Aesma From Reunion, joined Nov 2009, 7285 posts, RR: 12
Reply 2, posted (1 year 11 months 1 week 6 days 14 hours ago) and read 1759 times:
Well tourism is 6-7% of the French GNP (and of course, far more in many third world places) so it's not something to take lightly. Also, hotel rooms are taxed, and expensive ones even more taxed, so they bring money to coffers that desperately need it.
New Technology is the name we give to stuff that doesn't work yet. Douglas Adams
OzGlobal From France, joined Nov 2004, 2775 posts, RR: 4
Reply 7, posted (1 year 11 months 1 week 5 days 15 hours ago) and read 1498 times:
It's just around the corner from me and I can confirm they are in the middle of MAJOR renovations.

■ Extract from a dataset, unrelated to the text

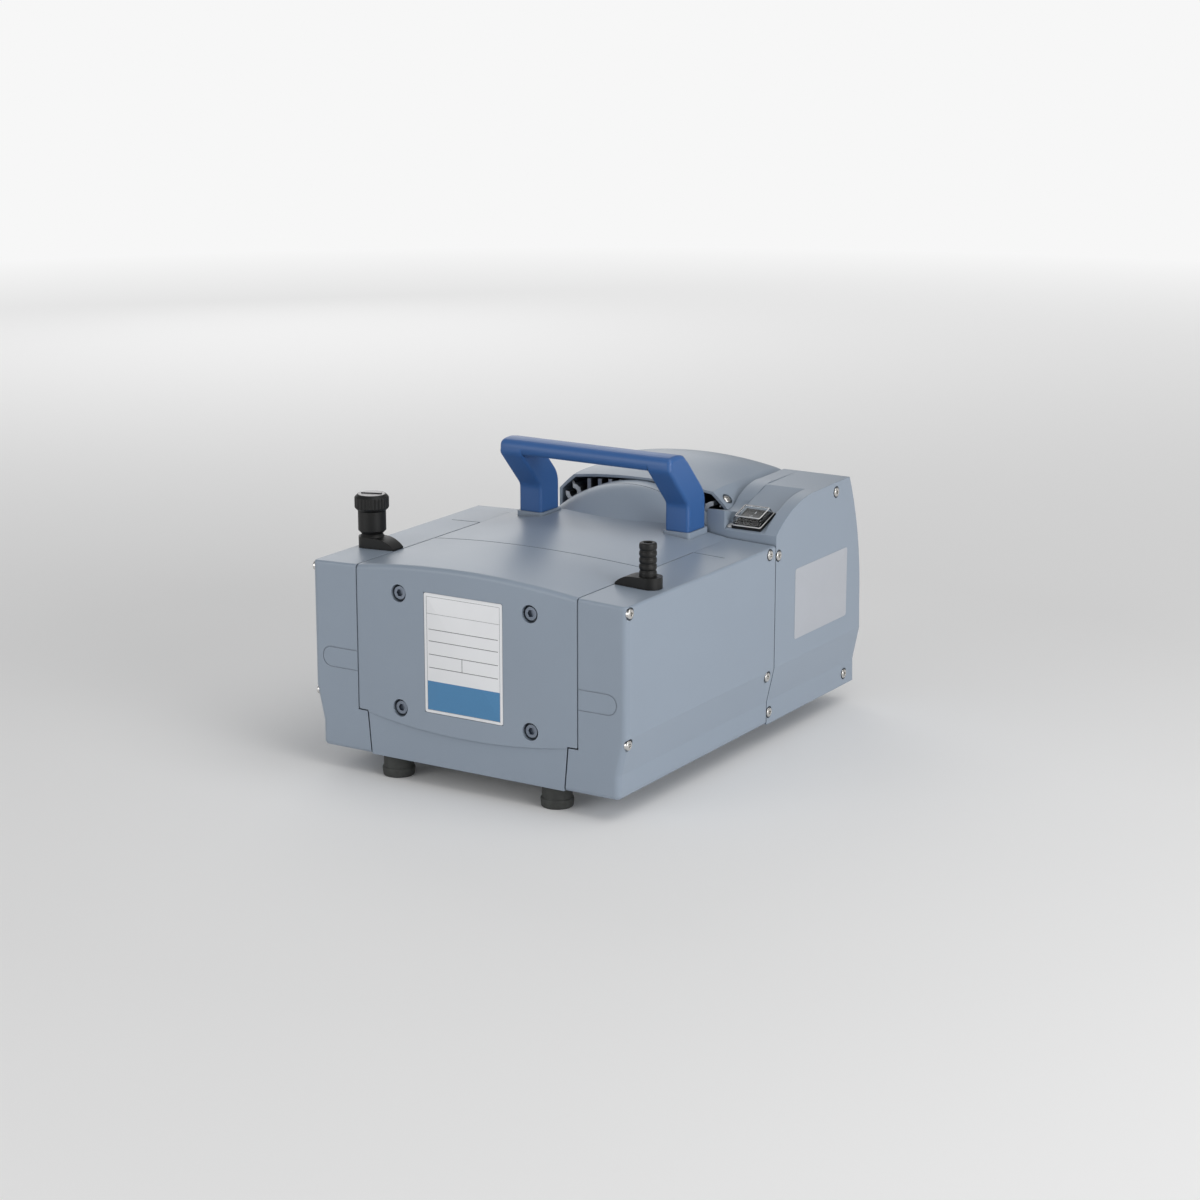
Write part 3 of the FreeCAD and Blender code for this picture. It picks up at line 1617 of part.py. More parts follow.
def inlet_hose_nozzle():
    start = deck_at(nozzle_x) + port_base_height
    return barbed(nozzle_radius, nozzle_length, nozzle_bore, (nozzle_x, nozzle_y), "z", start)


def turned(corners, x, y, z):
    """Solid turned about the upright axis through a point, from pairs of radius and height."""
    wire = Part.makePolygon([V(x + r, y, z + h) for r, h in corners + corners[:1]])
    return Part.Face(wire).revolve(V(x, y, z), V(0, 0, 1), 360)


def valve_seat_z():
    return deck_at(port_x) + port_base_height


def ballast_valve_body():
    """Column with a waist above the shoe and a thin stem for the cap."""
    flare_top = valve_neck_height + valve_flare_height
    return turned([
        (0, 0),
        (valve_foot_radius, 0),
        (valve_neck_radius, valve_neck_height),
        (valve_column_radius, flare_top),
        (valve_column_radius, valve_column_height),
        (valve_stem_radius, valve_column_height),
        (valve_stem_radius, valve_column_height + valve_stem_height),
        (0, valve_column_height + valve_stem_height),
    ], -port_x, port_y, valve_seat_z())


def ballast_cap():
    """Ribbed cap that turns on the valve stem, with a raised bar across its flat top."""
    x, y = -port_x, port_y
    z = valve_seat_z() + valve_column_height + seat_gap
    cap = turned([
        (0, 0),
        (cap_foot_radius, 0),
        (cap_radius, cap_foot_height),
        (cap_radius, cap_height - cap_crown_height),
        (cap_crown_radius, cap_height),
        (0, cap_height),
    ], x, y, z)
    for k in range(cap_ribs):
        groove = prism("z", z - 1, z + cap_height - cap_crown_height, [
            (cap_radius + 1, -1.5 * cap_rib_depth),
            (cap_radius - cap_rib_depth, -cap_rib_depth / 2),
            (cap_radius - cap_rib_depth, cap_rib_depth / 2),
            (cap_radius + 1, 1.5 * cap_rib_depth),
        ])
        groove.rotate(V(0, 0, 0), V(0, 0, 1), 360.0 * k / cap_ribs)
        groove.translate(V(x, y, 0))
        cap = cap.cut(groove)
    bore = bar("z", valve_stem_radius + running_fit, z - 1, z + valve_stem_height + seat_gap, (x, y))
    half = pointer_thickness / 2
    reach = cap_crown_radius - half
    pointer = block(x - reach, x + reach, y - half, y + half, z + cap_height - 1,
                    z + cap_height + pointer_height)
    pointer.rotate(V(x, y, 0), V(0, 0, 1), pointer_angle)
    return cap.cut(bore).fuse(pointer)


def outlet_hose_nozzle():
    """Outlet on the rear wall of the left cover, pointing backwards."""
    x, z = -port_x, underside + outlet_height
    collar = bar("y", outlet_collar_radius, cover_rear, cover_rear + outlet_collar_length, (x, z))
    pipe = bar("y", port_pipe_radius, cover_rear - 3 * wall, cover_rear, (x, z))
    body = collar.fuse(pipe).cut(bar("y", nozzle_bore, cover_rear - 3 * wall - 1,
                                     cover_rear + outlet_collar_length, (x, z)))
    tail = barbed(nozzle_radius, nozzle_length, nozzle_bore, (x, z), "y",
                  cover_rear + outlet_collar_length)
    return body.fuse(tail)


def transfer_tube(side):
    """Tube between the lower bosses of the two head covers of one side."""
    offset = 0 if side > 0 else head_offset
    y0 = front_station + offset
    y1 = y0 + head_spacing
    z = crank_z - valve_spacing / 2
    bend = port_pipe_radius + 2
    x0 = head_cover_face
    x1 = port_x + 1.5
    path = Part.Wire([
        Part.makeLine(V(x0, y0, z), V(x1 - bend, y0, z)),
        Part.Arc(V(x1 - bend, y0, z),
                 V(x1 - bend * (1 - math.sqrt(0.5)), y0 + bend * (1 - math.sqrt(0.5)), z),
                 V(x1, y0 + bend, z)).toShape(),
        Part.makeLine(V(x1, y0 + bend, z), V(x1, y1 - bend, z)),
        Part.Arc(V(x1, y1 - bend, z),
                 V(x1 - bend * (1 - math.sqrt(0.5)), y1 - bend * (1 - math.sqrt(0.5)), z),
                 V(x1 - bend, y1, z)).toShape(),
        Part.makeLine(V(x1 - bend, y1, z), V(x0, y1, z)),
    ])
    circle = Part.Wire(Part.makeCircle(port_pipe_radius, V(x0, y0, z), V(1, 0, 0)))
    return on_side(side, path.makePipeShell([circle], True, False))


def electrical_box_screws():
    return [pan_screw(x, y, z) for y, z, x in box_screw_spots()]


def side_cover_screws():
    screws = []
    for side in (1, -1):
        for y, z in cover_screw_spots():
            screws.append(on_side(side, pan_screw(side_wall_at(z), y, z)))
    return screws


def build_housing():
    save("front_cover", front_cover())
    save("top_housing", top_housing())
    save("right_side_cover", side_cover(1))
    save("left_side_cover", side_cover(-1))
    save("base_plate", base_plate())
    save("rear_hood", rear_hood())
    save("front_cover_screws", *front_cover_screws())
    save("side_cover_screws", *side_cover_screws())
    save("hood_screws", *hood_screws())
    save("rubber_feet", *rubber_feet())
    save("handle", handle())
    save("handle_screws", *handle_screws())


def build_electrical():
    save("electrical_box", electrical_box())
    save("electrical_tray", electrical_tray())
    save("electrical_box_screws", *electrical_box_screws())
    save("mains_inlet", mains_inlet())
    save("capacitor", capacitor())
    save("switch_housing", switch_housing())
    save("switch_rocker", switch_rocker())
    save("switch_boot", switch_boot())


def build_ports():
    elbow = port_base(nozzle_x, nozzle_y).fuse(port_elbow(nozzle_x, nozzle_y, front_station))
    save("inlet_elbow", elbow)
    save("inlet_hose_nozzle", inlet_hose_nozzle())
    elbow = port_base(port_x, port_y).fuse(port_elbow(port_x, port_y, front_station + head_offset))
    save("ballast_elbow", mirrored(elbow))
    save("ballast_valve_body", ballast_valve_body())
    save("ballast_cap", ballast_cap())
    save("outlet_hose_nozzle", outlet_hose_nozzle())
    save("transfer_tubes", transfer_tube(1), transfer_tube(-1))


def build_pump_block():
    save("crankcase", crankcase())
    save("main_bearings", *main_bearings())
    save("vibration_mounts", *vibration_mounts())
    save("crankshaft", crankshaft())
    save("counterweights", *counterweights())
    valves, screws = [], []
    covers = {1: [], -1: []}
    for name, (side, y, phase) in stations.items():
        throw_x = phase * throw
        lift = side * throw_x
        save("pump_head_" + name, pump_head(side, y))
        save("diaphragm_" + name, diaphragm(side, y, lift))
        save("connecting_rod_" + name, connecting_rod(side, y, lift, throw_x))
        save("diaphragm_clamp_" + name, diaphragm_clamp(side, y, lift))
        covers[side].append(head_cover(side, y))
        valves += valve_disc_pair(side, y)
        screws += head_screw_set(side, y)
    save("head_covers_right", *covers[1])
    save("head_covers_left", *covers[-1])
    save("valve_discs", *valves)
    save("head_screws", *screws)


def build_motor():
    save("motor_housing", motor_housing())
    save("motor_stator", motor_stator())
    save("motor_windings", *motor_windings())
    save("motor_end_shield_front", motor_end_shield_front())
    save("motor_end_shield_rear", motor_end_shield_rear())
    save("rotor", rotor())
    save("cooling_fan", cooling_fan())


os.makedirs("parts", exist_ok=True)
build_housing()
build_electrical()
build_ports()
build_pump_block()
build_motor()
print("length", round(overall_length, 2), "crank axis z", round(crank_z, 2))
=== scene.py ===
"""Looks of a bench diaphragm vacuum pump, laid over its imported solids.

The front panel faces -Y, the electrical box stands at +X and the feet rest on z = 0. The scene is in
metres, and sizes and outlines are in millimetres.
"""

import json
import logging
import math
from collections.abc import Iterable
from dataclasses import dataclass
from enum import Enum
from functools import cache

import bmesh
import bpy
import numpy as np
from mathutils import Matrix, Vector

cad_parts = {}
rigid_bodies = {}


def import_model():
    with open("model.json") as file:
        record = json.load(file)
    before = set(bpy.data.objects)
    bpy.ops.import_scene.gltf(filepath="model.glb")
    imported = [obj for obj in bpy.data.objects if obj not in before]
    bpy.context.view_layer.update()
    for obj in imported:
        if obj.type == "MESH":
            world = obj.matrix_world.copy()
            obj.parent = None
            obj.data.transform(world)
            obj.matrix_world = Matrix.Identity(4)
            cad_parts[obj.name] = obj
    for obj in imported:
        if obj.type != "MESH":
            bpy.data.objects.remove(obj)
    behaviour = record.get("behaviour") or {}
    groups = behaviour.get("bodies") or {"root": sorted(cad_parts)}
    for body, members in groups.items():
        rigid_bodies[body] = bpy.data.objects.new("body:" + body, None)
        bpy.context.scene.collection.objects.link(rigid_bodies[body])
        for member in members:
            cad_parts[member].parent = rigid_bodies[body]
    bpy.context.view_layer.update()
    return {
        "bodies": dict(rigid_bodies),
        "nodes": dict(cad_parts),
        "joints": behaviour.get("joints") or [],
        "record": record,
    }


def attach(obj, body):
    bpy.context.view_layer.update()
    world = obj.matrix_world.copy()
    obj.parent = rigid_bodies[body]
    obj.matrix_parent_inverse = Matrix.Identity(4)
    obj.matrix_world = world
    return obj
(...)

The roof is off, a tarpaulin is covering it, a huge crane is constructed INSIDE the building and towers above; place Vendome is full of construction offices, etc.... They mean business.
When all's said and done, there'll be more said than done.
Aeri28 From United States of America, joined Dec 2000, 709 posts, RR: 0
Reply 8, posted (1 year 11 months 1 week 5 days 8 hours ago) and read 1468 times:
It's not really that odd or unprecedented to close an older structure or hotel for a few years and totally re do the infrastructure. It's a beautiful historical building but was not built with the technology of the 20th Century and what will come in the 21st Century.
Im sure dating into the 19th century, electric lines were installed, lighting fixtures placed or even back in the 40s or earlier, thick telephone lines were installed, then came TV sets, wall mounted sets, A/C, or whatever convenience was necessary for a discerning clientele. The building probably took a beating over the last 100 years in being converted to new technologies that it was never built to house.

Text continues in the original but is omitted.